A Tradition of Remembering
I only recently learned of Bardo, by taking part in a brief meditation and prayer. In the Tibetan Buddhist tradition, Bardo is an intermediate state, the liminal space between death and rebirth, lasting up to 49 days. During that period, loved ones and mourners connect weekly and can support the deceased’s transition with prayers, offerings, and actions. That includes things like eating the person’s favorite foods, doing their favorite activities and acting in ways aligned with their values. The idea is to guide the person’s spirit with love and positive actions, all while gently releasing them into their next state of being.
The practice reminded me of a quote I’ve used here before: “Grief is love with no place to go.” The concept of Bardo gives you something to do with that suddenly un-moored love, and somewhere to focus it. After that prayer, I found myself being more mindful, making choices guided by the values and tastes of the person I am missing and honoring.

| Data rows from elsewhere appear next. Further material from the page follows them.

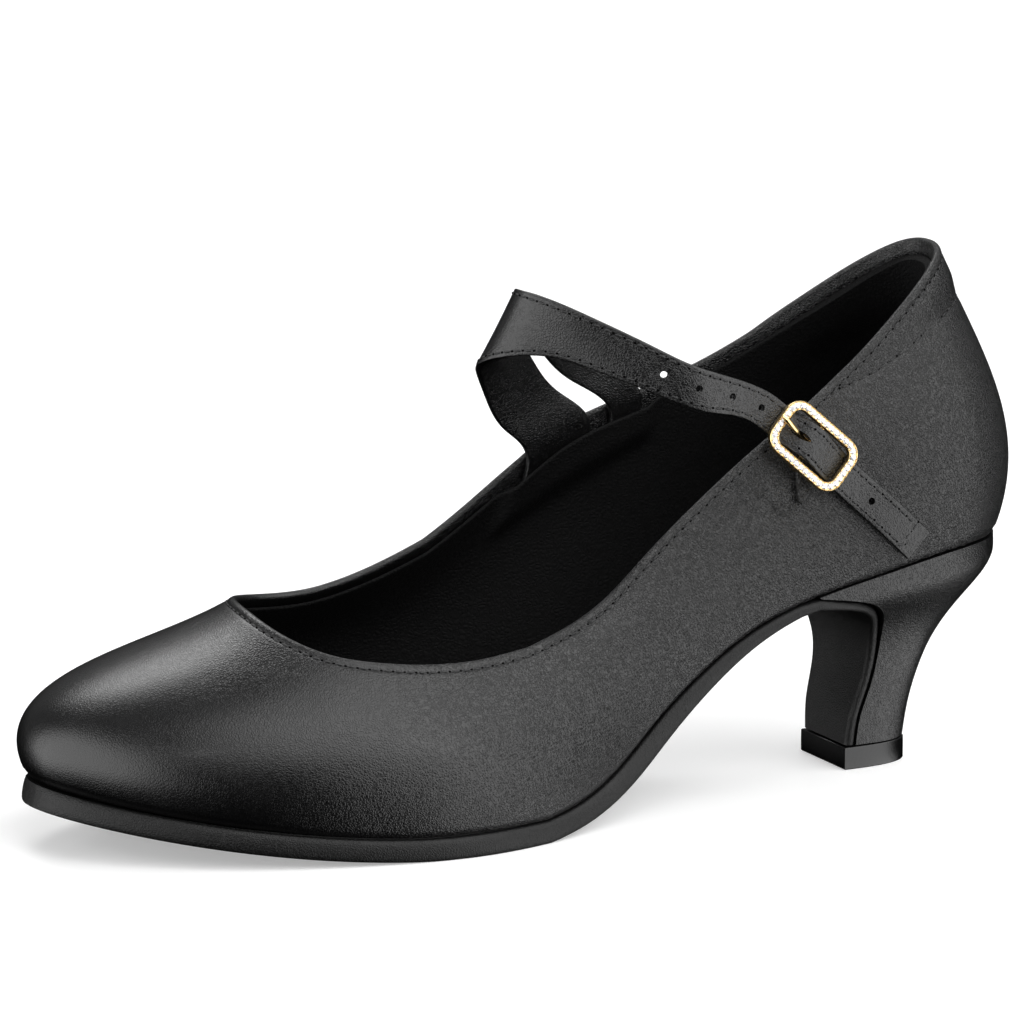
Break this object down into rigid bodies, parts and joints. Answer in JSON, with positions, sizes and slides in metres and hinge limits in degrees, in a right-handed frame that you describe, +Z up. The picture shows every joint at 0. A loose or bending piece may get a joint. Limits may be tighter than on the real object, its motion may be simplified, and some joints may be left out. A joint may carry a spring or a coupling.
{
  "type": "dance shoe",
  "caption": "Left pump-style dance shoe with a flared covered heel, a thin leather sole, a forked instep strap and a crystal-set pin buckle.",
  "frame": {"origin": "on the floor, at the middle of the flat spot of the tread under the ball of the foot", "axes": "the toe points to -X and the heel to +X, the outer side of the foot is -Y, +Z is up"},
  "size_m": [0.2355, 0.0839, 0.1182],
  "materials": {
    "upper_leather": "smooth black leather, satin",
    "sole_leather": "black dyed sole edge, matte",
    "sock_lining": "black lining leather, matte",
    "heel_cover": "black cover leather, satin",
    "top_lift": "hard black heel tip, half gloss",
    "strap_leather": "smooth black leather, satin",
    "buckle_metal": "polished gold-coloured plate",
    "prong_metal": "polished gold-coloured wire",
    "keeper_leather": "black leather tab, matte"
  },
  "bodies": {
    "root": {"upper": "upper_leather", "outsole": "sole_leather", "insole": "sock_lining", "heel": "heel_cover", "top_lift": "top_lift", "strap": "strap_leather", "buckle_frame": "buckle_metal", "prong": "prong_metal", "keeper": "keeper_leather"}
  },
  "joints": []
}
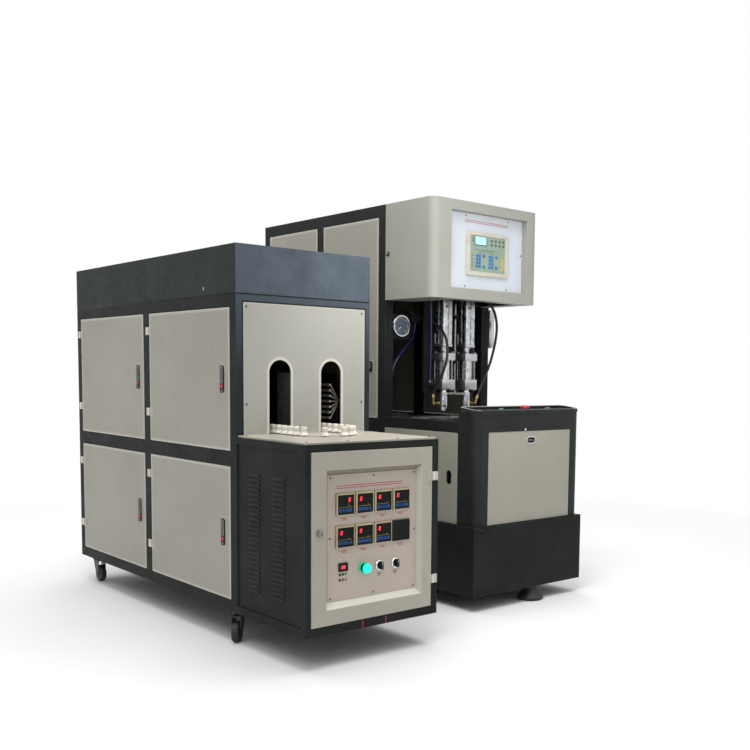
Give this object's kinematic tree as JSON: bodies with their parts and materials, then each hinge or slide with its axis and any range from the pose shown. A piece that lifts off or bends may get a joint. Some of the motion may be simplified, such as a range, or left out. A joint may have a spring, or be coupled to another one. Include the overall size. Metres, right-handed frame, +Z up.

Those decision points also become a nice time to reflect, remember and “be” with her.
Even in the earliest stages of loss, when it feels impossible to find meaning in grief, or put words to it, little rituals let you feel like you’re doing something, expressing something, preserving something.
And who knows? At the end of the 49 days of Bardo perhaps some of those habits, like Momisms, will stick and become a part of me. Over time, they will assure some part of that person’s values, character and personality live on, not only in family lore but in family life. That’s called “making a difference” and it’s what we all hope to do in our brief time here.
If you have any favorite Momisms you’d be willing to share—from your mom or other moms, alive or departed—I’d love to hear them!



“My stomach thinks my throat’s been cut….” when my mom was really hungry. We use it in my family still. Nice work Edie, as always. Thank you.